Collected material.

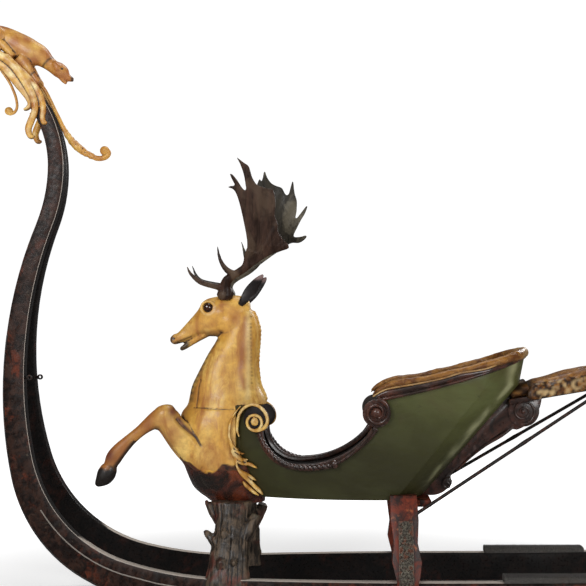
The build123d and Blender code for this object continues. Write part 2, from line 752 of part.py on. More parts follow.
# Driver's straddle seat
with BuildPart() as saddle_beam:
    with BuildSketch(Plane.XZ):
        with BuildLine():
            run = BEAM_END_X - BEAM_FOOT[0]
            low_end = (BEAM_END_X, BEAM_FOOT[1] + run * BEAM_SLOPE)
            Polyline(BEAM_FOOT, low_end, (low_end[0], low_end[1] + BEAM_DEPTH),
                     (BEAM_FOOT[0], BEAM_FOOT[1] + BEAM_DEPTH), close=True)
        make_face()
    extrude(amount=BEAM_HALF, both=True)
    add(hull_out, mode=Mode.SUBTRACT)
save(saddle_beam.part, "saddle_beam")


def beam_top(x):
    """Height of the beam's top at x."""
    return BEAM_FOOT[1] + BEAM_DEPTH + (x - BEAM_FOOT[0]) * BEAM_SLOPE


with BuildPart() as saddle_pad:
    with BuildSketch(Plane.XZ):
        with BuildLine():
            top = ThreePointArc(*SADDLE_TOP)
            front_x, end_x = SADDLE_TOP[0][0], SADDLE_TOP[-1][0]
            Polyline(top @ 0, (front_x, beam_top(front_x)), (end_x, beam_top(end_x)), top @ 1)
        make_face()
    extrude(amount=SADDLE_HALF, both=True)
    add(hull_out, mode=Mode.SUBTRACT)
    add(body_hull(PAD_PROUD + FIT), mode=Mode.SUBTRACT)
save(saddle_pad.part, "saddle_pad")

with BuildPart() as saddle_bracket:
    add(plate(BRACKET_OUTLINE, BRACKET_HALF))
    for place, radius in ((VOLUTE, VOLUTE_R), (KNOB, KNOB_R)):
        with BuildSketch(Plane.XZ):
            with Locations(place):
                Circle(radius)
        extrude(amount=BRACKET_HALF + VOLUTE_PROUD, both=True)
    add(hull_out, mode=Mode.SUBTRACT)
    add([rear_bolster.part, saddle_beam.part, saddle_pad.part], mode=Mode.SUBTRACT)
save(saddle_bracket.part, "saddle_bracket")

with BuildPart() as stay:
    add(limb([(*STAY_FOOT, STAY_R), (*STAY_HEAD, STAY_R)]))
    add(rear_post.part, mode=Mode.SUBTRACT)
    add(saddle_beam.part, mode=Mode.SUBTRACT)
save_pair(stay.part, "stay")

with BuildPart() as foot_mat:
    with BuildSketch(Plane.XY.offset(RUNNER_DEPTH)):
        with Locations((sum(MAT_X) / 2, -GAUGE / 2)):
            Rectangle(MAT_X[1] - MAT_X[0], 2 * MAT_HALF)
    extrude(amount=MAT_HEIGHT)
    add(runner_outline.part, mode=Mode.SUBTRACT)
save_pair(foot_mat.part, "foot_mat")

# Finial
with BuildPart() as prow:
    add(runner.part)
    mirror(about=Plane.XZ)
    split(bisect_by=Plane.XY.offset(PROW_LOW_Z), keep=Keep.TOP)
with BuildPart() as foliage:
    add(plate(FOLIAGE_OUTLINE, FOLIAGE_HALF))
    add(prow.part, mode=Mode.SUBTRACT)
save(foliage.part, "finial_foliage")

with BuildPart() as hound:
    add(plate(HOUND_OUTLINE, HOUND_HALF))
    add(plate(FOLIAGE_OUTLINE, FOLIAGE_HALF), mode=Mode.SUBTRACT)
    add(prow.part, mode=Mode.SUBTRACT)
save(hound.part, "finial_hound")

with BuildPart() as tendrils:
    for tendril in TENDRILS:
        add(limb(tendril))
    add(plate(FOLIAGE_OUTLINE, FOLIAGE_HALF), mode=Mode.SUBTRACT)
    add(prow.part, mode=Mode.SUBTRACT)
save(tendrils.part, "finial_tendrils")
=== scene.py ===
import math

import bmesh
import bpy
from bpy.props import (
    FloatProperty, FloatVectorProperty, IntProperty, PointerProperty,
)
from mathutils.bvhtree import BVHTree
from mathutils import Matrix, Vector, noise


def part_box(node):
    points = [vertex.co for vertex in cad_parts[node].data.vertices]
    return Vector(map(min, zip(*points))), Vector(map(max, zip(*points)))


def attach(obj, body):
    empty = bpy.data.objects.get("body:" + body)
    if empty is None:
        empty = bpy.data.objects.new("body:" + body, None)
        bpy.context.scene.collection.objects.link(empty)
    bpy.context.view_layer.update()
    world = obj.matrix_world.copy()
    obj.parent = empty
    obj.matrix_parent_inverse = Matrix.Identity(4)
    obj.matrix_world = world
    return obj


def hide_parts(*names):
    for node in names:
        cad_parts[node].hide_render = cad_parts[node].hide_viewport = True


bl_info = {
    "name": "Carved Sleigh",
    "version": (1, 0, 0),
    "blender": (4, 5, 0),
    "location": "3D View > Sidebar > Sleigh",
    "description": "Dresses the carved stag sleigh: carving, paint, leather, iron and studio",
    "category": "Object",
}

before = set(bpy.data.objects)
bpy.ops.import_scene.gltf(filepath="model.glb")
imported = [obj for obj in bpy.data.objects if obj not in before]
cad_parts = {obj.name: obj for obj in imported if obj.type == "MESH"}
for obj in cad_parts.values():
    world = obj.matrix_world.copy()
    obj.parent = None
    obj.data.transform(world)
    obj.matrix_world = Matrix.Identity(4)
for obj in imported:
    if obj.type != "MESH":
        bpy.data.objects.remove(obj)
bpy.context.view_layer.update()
MM = 0.001
FORWARD = Vector((1, 0, 0))
SIDEWAYS = Vector((0, 1, 0))
UPWARD = Vector((0, 0, 1))

# Each side of the sleigh: whether it is the near one, its name, and the sign of its y
SIDES = ((True, "left", -1), (False, "right", 1))

# Plan sections of the seat body: z, front x, front half width, widest x, widest half
# width, corner x, corner half width, back x
BODY_SECTIONS = [
    (338, -210, 80, 60, 168, 215, 172, 312),
    (500, -295, 90, 40, 198, 345, 202, 455),
    (700, -295, 94, 60, 222, 500, 214, 628),
    (900, -295, 96, 80, 236, 530, 226, 668),
]


def colour(name, what, rgb):
    """A colour that a user of the panel may change."""
    return FloatVectorProperty(name=name, description=what, default=rgb, size=3,
                               subtype="COLOR", min=0, max=1)


class SleighPaint(bpy.types.PropertyGroup):
    """Colours of the paint, leather and metal."""

    gold: colour("Gold", "Old yellow gilding of the stag", (0.60, 0.31, 0.042))
    gold_pale: colour("Pale gold", "Rubbed high places of the gilding", (0.72, 0.47, 0.12))
    gold_brown: colour("Gold shade", "Brown wash in the gilding", (0.38, 0.14, 0.020))
    green: colour("Green", "Paint of the seat body", (0.062, 0.066, 0.015))
    # The two greens below: rubbed patches that show mostly where light is painted high up at the
    # back, and painted shade low down and towards the front.
    green_rubbed_and_lit: colour("Green, rubbed", "Rubbed places of the green paint", (0.088, 0.098, 0.030))
    green_shaded: colour("Green, dirty", "Dirt low on the green paint", (0.030, 0.028, 0.009))
    dark: colour("Dark wood", "Stained carving of rims, rail and bracket", (0.022, 0.011, 0.008))
    leather: colour("Leather", "Saddle leather", (0.30, 0.135, 0.026))
    antler: colour("Antler", "Weathered antler on the near side", (0.044, 0.018, 0.009))
    iron: colour("Iron", "Forged iron", (0.018, 0.016, 0.015))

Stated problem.
Pick out every line above that contains the word "imported" and copy it.

Task answer.
imported = [obj for obj in bpy.data.objects if obj not in before]
cad_parts = {obj.name: obj for obj in imported if obj.type == "MESH"}
for obj in imported:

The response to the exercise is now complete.